» **EXERCISE BRIEF**:
Copy out each line below exactly as it appears.

» **AVAILABLE DATA**:
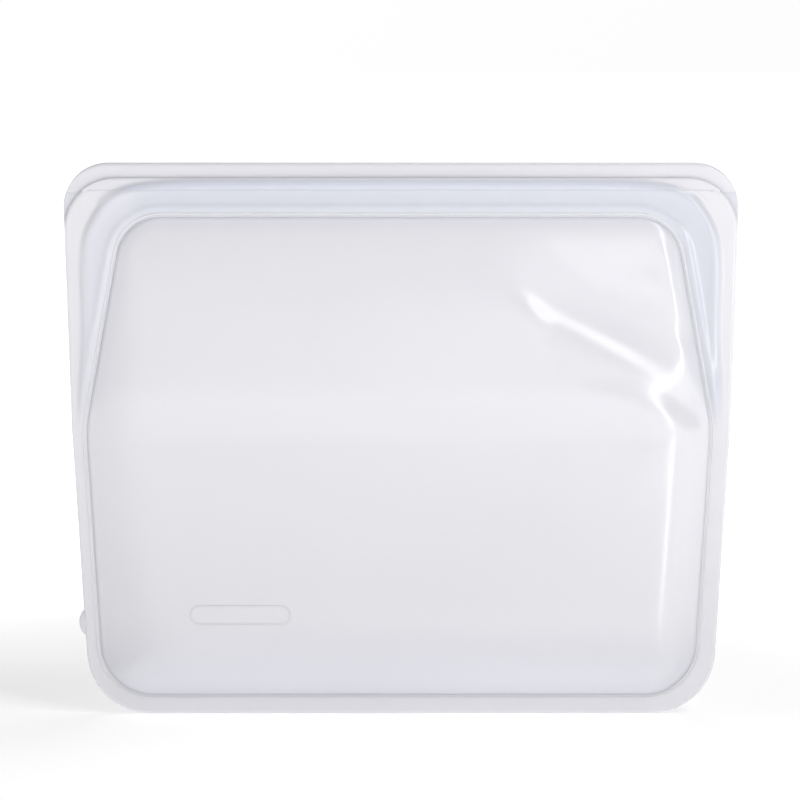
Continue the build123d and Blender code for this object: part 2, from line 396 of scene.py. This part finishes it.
def pillow(x, z, edge, sink=0):   # the plain stuffed shape, without folds
    s = wallShape
    belly = np.interp(z, bellyLine[:, 0], bellyLine[:, 1])   # fullest low down, thinning towards the zip
    right = panelSide(z) + bag["panelShift"] - x
    left = panelSide(z) - bag["panelShift"] + x
    rightRun = np.interp(z, [28 * mm, hingeZ, 150 * mm, 180 * mm], s["rightRun"])
    bottomRun = np.interp(x, [-100 * mm, 100 * mm], s["bottomRun"])
    return lowest([
        1.3 * edge,
        s["belly"] / bottomRun * (z - panelBottom),
        s["topSlope"] * (panelTop - z),
        s["belly"] / s["leftRun"] * left,
        s["belly"] / rightRun * right,
        np.maximum(belly - sink, 2 * mm),
    ], np.interp(z, [115 * mm, 145 * mm], s["sharpness"]))


dent = {
    "ridge": [                   # x and z of the ridge in mm; the wall falls away above it
        (27, 171), (43, 162.5), (55, 155), (70, 147.3), (86.5, 138.8),
        (99, 131.5), (110, 123), (116, 117), (125, 105),
    ],
    # how far it falls and how gently, by x in mm
    "drop": [(35, 0), (44, 1.2), (53, 2.6), (68, 3.9), (85, 4.5), (100, 4.4), (110, 3.4), (118, 2.4)],
    "soft": [(45, 3.0), (60, 4.2), (80, 4.8), (100, 5.6), (118, 6.0)],
}
frontFolds = [
    [(45, 160, 0.1, 4), (48, 157, 0.35, 4), (51, 150, 0.4, 4), (53, 142, 0.2, 4), (54, 134, 0.0, 4)],
    [
        (60, 146, -0.2, 7), (74, 134, -0.5, 8), (90, 128, -1.1, 7),
        (103, 123, -2.1, 5.5), (110, 118, -2.1, 4.5), (114.5, 112, -0.5, 4),
    ],
    [(98, 182, 0.1, 2.5), (101, 176, 0.9, 2.8), (103.5, 166, 1.1, 2.8), (106, 155, 0.8, 2.6), (107.5, 149, 0.1, 2.5)],
    [(107, 146, 0.1, 2.2), (109, 140, 0.9, 2.6), (112, 130, 1.1, 2.6), (114.5, 121, 0.7, 2.4), (115.5, 117, 0.1, 2)],
    [(89, 169, 0.1, 4), (94, 167, 0.5, 4), (99, 163, 0.4, 4), (103, 160, 0.1, 4)],
    [(92, 108, 0.1, 5), (93, 100, 0.4, 5), (94, 92, 0.3, 5), (95, 82, 0.0, 5)],
]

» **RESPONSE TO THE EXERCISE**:
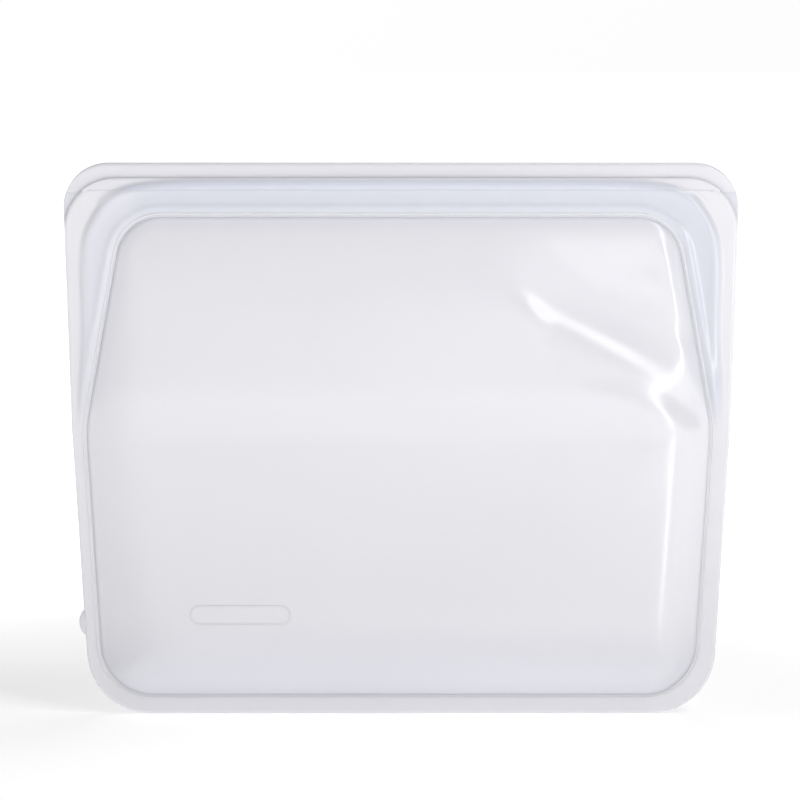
Continue the build123d and Blender code for this object: part 2, from line 396 of scene.py. This part finishes it.
def pillow(x, z, edge, sink=0):   # the plain stuffed shape, without folds
    s = wallShape
    belly = np.interp(z, bellyLine[:, 0], bellyLine[:, 1])   # fullest low down, thinning towards the zip
    right = panelSide(z) + bag["panelShift"] - x
    left = panelSide(z) - bag["panelShift"] + x
    rightRun = np.interp(z, [28 * mm, hingeZ, 150 * mm, 180 * mm], s["rightRun"])
    bottomRun = np.interp(x, [-100 * mm, 100 * mm], s["bottomRun"])
    return lowest([
        1.3 * edge,
        s["belly"] / bottomRun * (z - panelBottom),
        s["topSlope"] * (panelTop - z),
        s["belly"] / s["leftRun"] * left,
        s["belly"] / rightRun * right,
        np.maximum(belly - sink, 2 * mm),
    ], np.interp(z, [115 * mm, 145 * mm], s["sharpness"]))


dent = {
    "ridge": [                   # x and z of the ridge in mm; the wall falls away above it
        (27, 171), (43, 162.5), (55, 155), (70, 147.3), (86.5, 138.8),
        (99, 131.5), (110, 123), (116, 117), (125, 105),
    ],
    # how far it falls and how gently, by x in mm
    "drop": [(35, 0), (44, 1.2), (53, 2.6), (68, 3.9), (85, 4.5), (100, 4.4), (110, 3.4), (118, 2.4)],
    "soft": [(45, 3.0), (60, 4.2), (80, 4.8), (100, 5.6), (118, 6.0)],
}
frontFolds = [
    [(45, 160, 0.1, 4), (48, 157, 0.35, 4), (51, 150, 0.4, 4), (53, 142, 0.2, 4), (54, 134, 0.0, 4)],
    [
        (60, 146, -0.2, 7), (74, 134, -0.5, 8), (90, 128, -1.1, 7),
        (103, 123, -2.1, 5.5), (110, 118, -2.1, 4.5), (114.5, 112, -0.5, 4),
    ],
    [(98, 182, 0.1, 2.5), (101, 176, 0.9, 2.8), (103.5, 166, 1.1, 2.8), (106, 155, 0.8, 2.6), (107.5, 149, 0.1, 2.5)],
    [(107, 146, 0.1, 2.2), (109, 140, 0.9, 2.6), (112, 130, 1.1, 2.6), (114.5, 121, 0.7, 2.4), (115.5, 117, 0.1, 2)],
    [(89, 169, 0.1, 4), (94, 167, 0.5, 4), (99, 163, 0.4, 4), (103, 160, 0.1, 4)],
    [(92, 108, 0.1, 5), (93, 100, 0.4, 5), (94, 92, 0.3, 5), (95, 82, 0.0, 5)],
]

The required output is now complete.